Output every entry exactly as given.

____

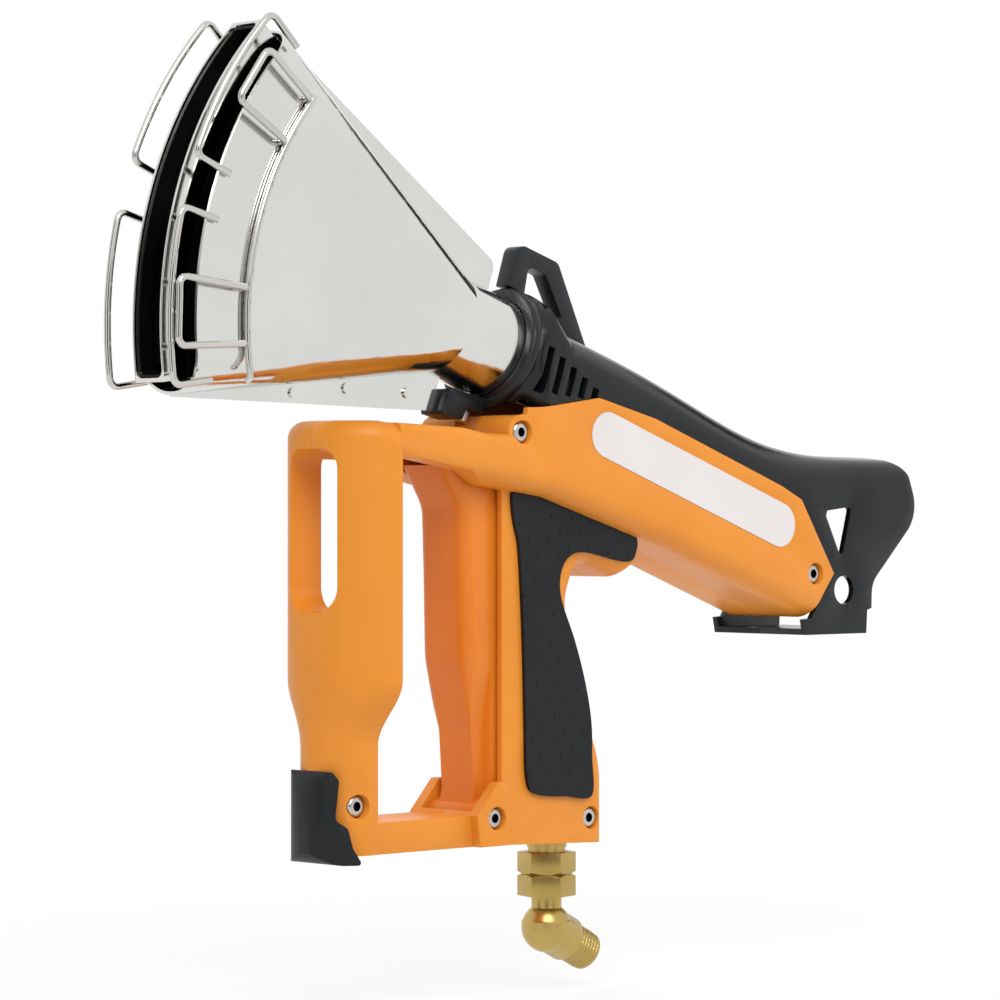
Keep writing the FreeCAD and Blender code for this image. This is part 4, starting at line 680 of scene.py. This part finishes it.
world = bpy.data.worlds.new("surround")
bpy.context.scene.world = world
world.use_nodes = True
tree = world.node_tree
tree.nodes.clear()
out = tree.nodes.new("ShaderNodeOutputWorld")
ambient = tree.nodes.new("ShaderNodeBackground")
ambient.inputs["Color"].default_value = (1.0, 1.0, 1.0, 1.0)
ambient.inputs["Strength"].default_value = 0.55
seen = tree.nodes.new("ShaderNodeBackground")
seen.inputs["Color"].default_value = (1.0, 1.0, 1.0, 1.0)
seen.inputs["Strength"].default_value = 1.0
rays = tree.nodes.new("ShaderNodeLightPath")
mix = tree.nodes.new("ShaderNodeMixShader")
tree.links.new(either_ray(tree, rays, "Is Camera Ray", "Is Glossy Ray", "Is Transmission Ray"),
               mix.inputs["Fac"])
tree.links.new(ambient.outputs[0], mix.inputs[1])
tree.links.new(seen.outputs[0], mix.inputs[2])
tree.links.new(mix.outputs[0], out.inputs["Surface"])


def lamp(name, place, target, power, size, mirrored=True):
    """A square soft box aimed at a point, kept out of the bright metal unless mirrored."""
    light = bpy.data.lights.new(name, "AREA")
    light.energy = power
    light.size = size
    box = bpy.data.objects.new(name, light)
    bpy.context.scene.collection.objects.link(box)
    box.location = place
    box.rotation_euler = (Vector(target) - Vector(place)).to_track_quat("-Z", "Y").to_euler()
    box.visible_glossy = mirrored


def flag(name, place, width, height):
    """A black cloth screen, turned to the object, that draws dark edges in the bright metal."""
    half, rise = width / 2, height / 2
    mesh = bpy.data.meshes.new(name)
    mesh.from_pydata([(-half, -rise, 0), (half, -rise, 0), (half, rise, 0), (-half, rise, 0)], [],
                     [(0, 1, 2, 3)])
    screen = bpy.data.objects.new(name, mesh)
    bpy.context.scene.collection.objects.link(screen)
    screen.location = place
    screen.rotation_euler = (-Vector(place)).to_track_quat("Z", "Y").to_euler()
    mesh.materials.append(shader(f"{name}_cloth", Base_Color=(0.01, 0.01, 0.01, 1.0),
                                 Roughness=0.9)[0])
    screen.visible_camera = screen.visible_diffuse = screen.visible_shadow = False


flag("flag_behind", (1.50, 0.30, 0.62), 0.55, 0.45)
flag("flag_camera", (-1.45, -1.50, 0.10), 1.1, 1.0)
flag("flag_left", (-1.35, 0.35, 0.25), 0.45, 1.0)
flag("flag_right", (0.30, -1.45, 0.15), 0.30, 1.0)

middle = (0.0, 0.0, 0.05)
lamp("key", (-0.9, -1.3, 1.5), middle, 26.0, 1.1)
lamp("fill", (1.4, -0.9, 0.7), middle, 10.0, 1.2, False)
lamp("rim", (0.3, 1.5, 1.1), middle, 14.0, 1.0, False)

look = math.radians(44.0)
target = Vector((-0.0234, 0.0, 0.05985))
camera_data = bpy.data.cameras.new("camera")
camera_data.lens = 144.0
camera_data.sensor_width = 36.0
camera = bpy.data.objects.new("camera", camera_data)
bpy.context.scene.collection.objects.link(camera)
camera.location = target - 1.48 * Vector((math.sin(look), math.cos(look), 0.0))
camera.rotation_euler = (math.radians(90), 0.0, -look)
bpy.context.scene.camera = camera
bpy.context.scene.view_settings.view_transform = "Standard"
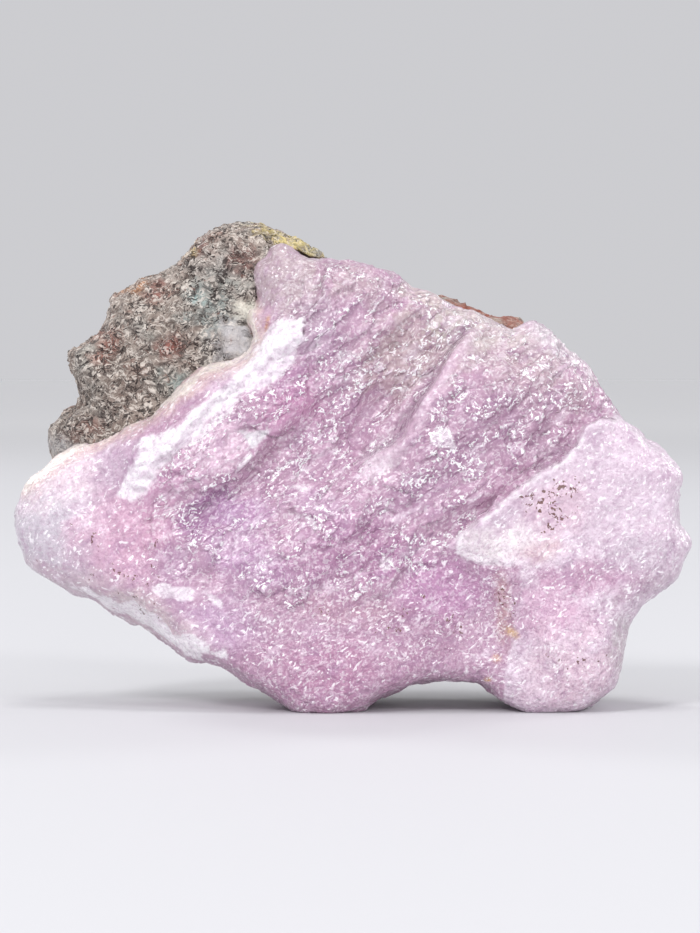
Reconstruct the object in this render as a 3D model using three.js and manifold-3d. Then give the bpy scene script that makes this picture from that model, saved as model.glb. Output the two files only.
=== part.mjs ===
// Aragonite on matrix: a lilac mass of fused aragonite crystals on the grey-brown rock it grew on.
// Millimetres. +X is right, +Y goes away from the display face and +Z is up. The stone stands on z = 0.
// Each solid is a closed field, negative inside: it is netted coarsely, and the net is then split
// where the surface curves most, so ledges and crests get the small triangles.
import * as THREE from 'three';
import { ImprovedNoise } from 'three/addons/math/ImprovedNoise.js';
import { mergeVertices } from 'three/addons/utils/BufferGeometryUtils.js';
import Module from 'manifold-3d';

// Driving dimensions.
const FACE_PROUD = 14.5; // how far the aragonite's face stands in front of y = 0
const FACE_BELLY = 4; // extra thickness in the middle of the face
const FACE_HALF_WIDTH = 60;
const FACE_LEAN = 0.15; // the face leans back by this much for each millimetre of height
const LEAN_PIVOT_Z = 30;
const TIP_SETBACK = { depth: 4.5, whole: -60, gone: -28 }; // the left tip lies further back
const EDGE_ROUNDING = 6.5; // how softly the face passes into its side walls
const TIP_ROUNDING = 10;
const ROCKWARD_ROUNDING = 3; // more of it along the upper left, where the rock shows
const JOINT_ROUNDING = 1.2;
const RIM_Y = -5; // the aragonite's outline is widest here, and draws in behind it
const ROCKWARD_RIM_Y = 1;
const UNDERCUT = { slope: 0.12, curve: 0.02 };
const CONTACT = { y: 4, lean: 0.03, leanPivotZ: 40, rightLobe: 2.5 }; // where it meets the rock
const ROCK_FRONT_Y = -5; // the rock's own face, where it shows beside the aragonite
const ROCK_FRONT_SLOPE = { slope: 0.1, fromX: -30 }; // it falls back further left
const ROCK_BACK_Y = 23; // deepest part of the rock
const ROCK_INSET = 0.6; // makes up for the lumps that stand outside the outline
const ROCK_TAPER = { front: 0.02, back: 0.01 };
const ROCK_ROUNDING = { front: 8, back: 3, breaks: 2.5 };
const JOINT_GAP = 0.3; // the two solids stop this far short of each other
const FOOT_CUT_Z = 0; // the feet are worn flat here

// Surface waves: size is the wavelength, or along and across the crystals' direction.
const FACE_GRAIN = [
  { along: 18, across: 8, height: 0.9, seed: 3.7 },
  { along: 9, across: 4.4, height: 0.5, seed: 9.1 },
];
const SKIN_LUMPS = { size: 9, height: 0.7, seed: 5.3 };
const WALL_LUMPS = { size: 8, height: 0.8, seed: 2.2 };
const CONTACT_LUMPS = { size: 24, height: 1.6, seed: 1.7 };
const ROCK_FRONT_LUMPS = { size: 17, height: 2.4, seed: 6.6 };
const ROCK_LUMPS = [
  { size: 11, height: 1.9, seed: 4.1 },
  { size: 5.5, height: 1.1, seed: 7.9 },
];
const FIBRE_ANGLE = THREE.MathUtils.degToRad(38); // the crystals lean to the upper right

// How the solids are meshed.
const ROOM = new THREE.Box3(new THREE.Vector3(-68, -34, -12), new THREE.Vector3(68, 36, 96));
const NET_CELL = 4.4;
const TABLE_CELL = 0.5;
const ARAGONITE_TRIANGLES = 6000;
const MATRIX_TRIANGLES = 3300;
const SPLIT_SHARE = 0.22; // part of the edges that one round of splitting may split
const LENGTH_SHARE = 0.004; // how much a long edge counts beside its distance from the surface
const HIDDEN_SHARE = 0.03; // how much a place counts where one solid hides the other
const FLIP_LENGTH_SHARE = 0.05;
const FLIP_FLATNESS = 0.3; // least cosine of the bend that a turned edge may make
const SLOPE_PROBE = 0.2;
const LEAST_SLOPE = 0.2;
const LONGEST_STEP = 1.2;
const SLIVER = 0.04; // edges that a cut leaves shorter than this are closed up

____

> [RESULT BELOW]:
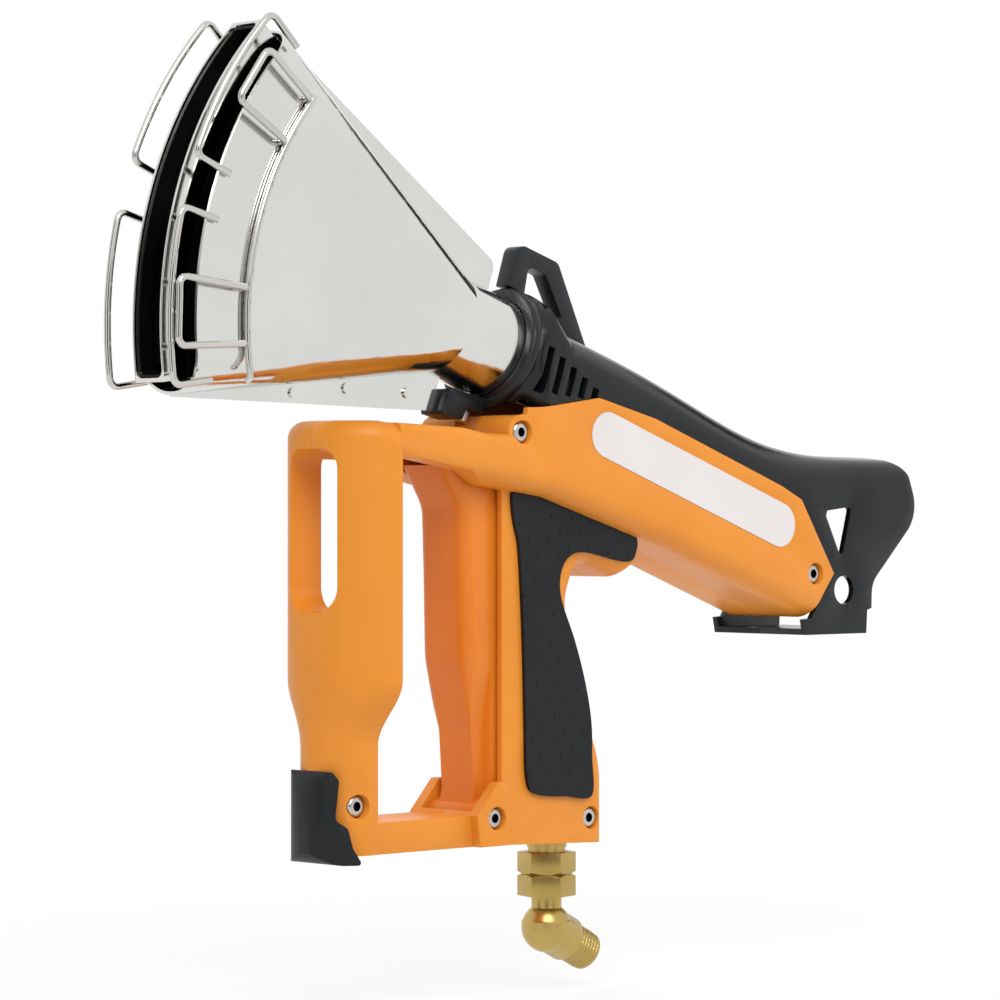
Keep writing the FreeCAD and Blender code for this image. This is part 4, starting at line 680 of scene.py. This part finishes it.
world = bpy.data.worlds.new("surround")
bpy.context.scene.world = world
world.use_nodes = True
tree = world.node_tree
tree.nodes.clear()
out = tree.nodes.new("ShaderNodeOutputWorld")
ambient = tree.nodes.new("ShaderNodeBackground")
ambient.inputs["Color"].default_value = (1.0, 1.0, 1.0, 1.0)
ambient.inputs["Strength"].default_value = 0.55
seen = tree.nodes.new("ShaderNodeBackground")
seen.inputs["Color"].default_value = (1.0, 1.0, 1.0, 1.0)
seen.inputs["Strength"].default_value = 1.0
rays = tree.nodes.new("ShaderNodeLightPath")
mix = tree.nodes.new("ShaderNodeMixShader")
tree.links.new(either_ray(tree, rays, "Is Camera Ray", "Is Glossy Ray", "Is Transmission Ray"),
               mix.inputs["Fac"])
tree.links.new(ambient.outputs[0], mix.inputs[1])
tree.links.new(seen.outputs[0], mix.inputs[2])
tree.links.new(mix.outputs[0], out.inputs["Surface"])


def lamp(name, place, target, power, size, mirrored=True):
    """A square soft box aimed at a point, kept out of the bright metal unless mirrored."""
    light = bpy.data.lights.new(name, "AREA")
    light.energy = power
    light.size = size
    box = bpy.data.objects.new(name, light)
    bpy.context.scene.collection.objects.link(box)
    box.location = place
    box.rotation_euler = (Vector(target) - Vector(place)).to_track_quat("-Z", "Y").to_euler()
    box.visible_glossy = mirrored


def flag(name, place, width, height):
    """A black cloth screen, turned to the object, that draws dark edges in the bright metal."""
    half, rise = width / 2, height / 2
    mesh = bpy.data.meshes.new(name)
    mesh.from_pydata([(-half, -rise, 0), (half, -rise, 0), (half, rise, 0), (-half, rise, 0)], [],
                     [(0, 1, 2, 3)])
    screen = bpy.data.objects.new(name, mesh)
    bpy.context.scene.collection.objects.link(screen)
    screen.location = place
    screen.rotation_euler = (-Vector(place)).to_track_quat("Z", "Y").to_euler()
    mesh.materials.append(shader(f"{name}_cloth", Base_Color=(0.01, 0.01, 0.01, 1.0),
                                 Roughness=0.9)[0])
    screen.visible_camera = screen.visible_diffuse = screen.visible_shadow = False


flag("flag_behind", (1.50, 0.30, 0.62), 0.55, 0.45)
flag("flag_camera", (-1.45, -1.50, 0.10), 1.1, 1.0)
flag("flag_left", (-1.35, 0.35, 0.25), 0.45, 1.0)
flag("flag_right", (0.30, -1.45, 0.15), 0.30, 1.0)

middle = (0.0, 0.0, 0.05)
lamp("key", (-0.9, -1.3, 1.5), middle, 26.0, 1.1)
lamp("fill", (1.4, -0.9, 0.7), middle, 10.0, 1.2, False)
lamp("rim", (0.3, 1.5, 1.1), middle, 14.0, 1.0, False)

look = math.radians(44.0)
target = Vector((-0.0234, 0.0, 0.05985))
camera_data = bpy.data.cameras.new("camera")
camera_data.lens = 144.0
camera_data.sensor_width = 36.0
camera = bpy.data.objects.new("camera", camera_data)
bpy.context.scene.collection.objects.link(camera)
camera.location = target - 1.48 * Vector((math.sin(look), math.cos(look), 0.0))
camera.rotation_euler = (math.radians(90), 0.0, -look)
bpy.context.scene.camera = camera
bpy.context.scene.view_settings.view_transform = "Standard"
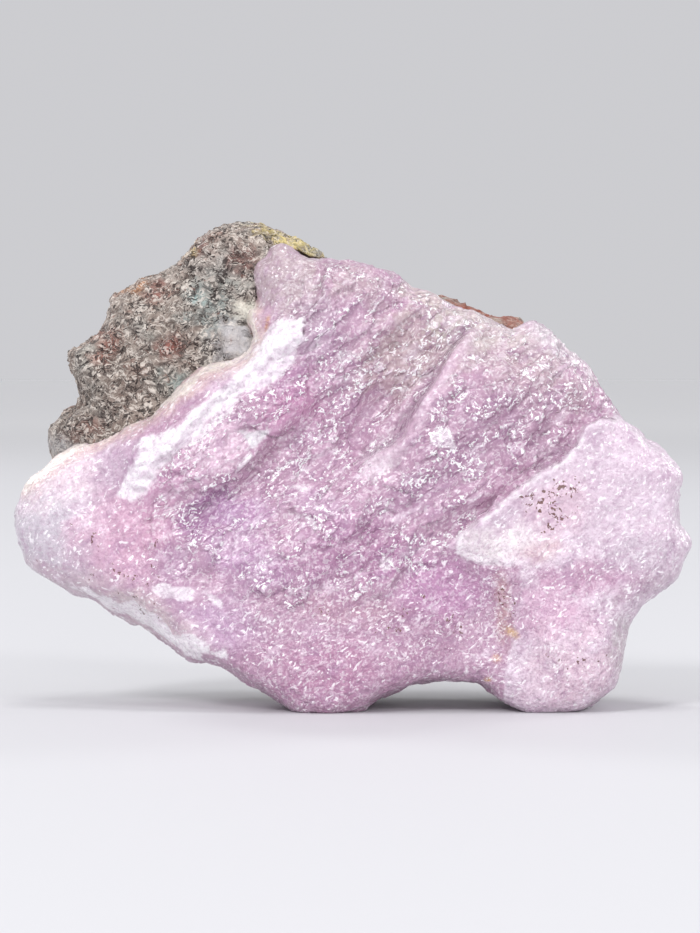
Reconstruct the object in this render as a 3D model using three.js and manifold-3d. Then give the bpy scene script that makes this picture from that model, saved as model.glb. Output the two files only.
=== part.mjs ===
// Aragonite on matrix: a lilac mass of fused aragonite crystals on the grey-brown rock it grew on.
// Millimetres. +X is right, +Y goes away from the display face and +Z is up. The stone stands on z = 0.
// Each solid is a closed field, negative inside: it is netted coarsely, and the net is then split
// where the surface curves most, so ledges and crests get the small triangles.
import * as THREE from 'three';
import { ImprovedNoise } from 'three/addons/math/ImprovedNoise.js';
import { mergeVertices } from 'three/addons/utils/BufferGeometryUtils.js';
import Module from 'manifold-3d';

// Driving dimensions.
const FACE_PROUD = 14.5; // how far the aragonite's face stands in front of y = 0
const FACE_BELLY = 4; // extra thickness in the middle of the face
const FACE_HALF_WIDTH = 60;
const FACE_LEAN = 0.15; // the face leans back by this much for each millimetre of height
const LEAN_PIVOT_Z = 30;
const TIP_SETBACK = { depth: 4.5, whole: -60, gone: -28 }; // the left tip lies further back
const EDGE_ROUNDING = 6.5; // how softly the face passes into its side walls
const TIP_ROUNDING = 10;
const ROCKWARD_ROUNDING = 3; // more of it along the upper left, where the rock shows
const JOINT_ROUNDING = 1.2;
const RIM_Y = -5; // the aragonite's outline is widest here, and draws in behind it
const ROCKWARD_RIM_Y = 1;
const UNDERCUT = { slope: 0.12, curve: 0.02 };
const CONTACT = { y: 4, lean: 0.03, leanPivotZ: 40, rightLobe: 2.5 }; // where it meets the rock
const ROCK_FRONT_Y = -5; // the rock's own face, where it shows beside the aragonite
const ROCK_FRONT_SLOPE = { slope: 0.1, fromX: -30 }; // it falls back further left
const ROCK_BACK_Y = 23; // deepest part of the rock
const ROCK_INSET = 0.6; // makes up for the lumps that stand outside the outline
const ROCK_TAPER = { front: 0.02, back: 0.01 };
const ROCK_ROUNDING = { front: 8, back: 3, breaks: 2.5 };
const JOINT_GAP = 0.3; // the two solids stop this far short of each other
const FOOT_CUT_Z = 0; // the feet are worn flat here

// Surface waves: size is the wavelength, or along and across the crystals' direction.
const FACE_GRAIN = [
  { along: 18, across: 8, height: 0.9, seed: 3.7 },
  { along: 9, across: 4.4, height: 0.5, seed: 9.1 },
];
const SKIN_LUMPS = { size: 9, height: 0.7, seed: 5.3 };
const WALL_LUMPS = { size: 8, height: 0.8, seed: 2.2 };
const CONTACT_LUMPS = { size: 24, height: 1.6, seed: 1.7 };
const ROCK_FRONT_LUMPS = { size: 17, height: 2.4, seed: 6.6 };
const ROCK_LUMPS = [
  { size: 11, height: 1.9, seed: 4.1 },
  { size: 5.5, height: 1.1, seed: 7.9 },
];
const FIBRE_ANGLE = THREE.MathUtils.degToRad(38); // the crystals lean to the upper right

// How the solids are meshed.
const ROOM = new THREE.Box3(new THREE.Vector3(-68, -34, -12), new THREE.Vector3(68, 36, 96));
const NET_CELL = 4.4;
const TABLE_CELL = 0.5;
const ARAGONITE_TRIANGLES = 6000;
const MATRIX_TRIANGLES = 3300;
const SPLIT_SHARE = 0.22; // part of the edges that one round of splitting may split
const LENGTH_SHARE = 0.004; // how much a long edge counts beside its distance from the surface
const HIDDEN_SHARE = 0.03; // how much a place counts where one solid hides the other
const FLIP_LENGTH_SHARE = 0.05;
const FLIP_FLATNESS = 0.3; // least cosine of the bend that a turned edge may make
const SLOPE_PROBE = 0.2;
const LEAST_SLOPE = 0.2;
const LONGEST_STEP = 1.2;
const SLIVER = 0.04; // edges that a cut leaves shorter than this are closed up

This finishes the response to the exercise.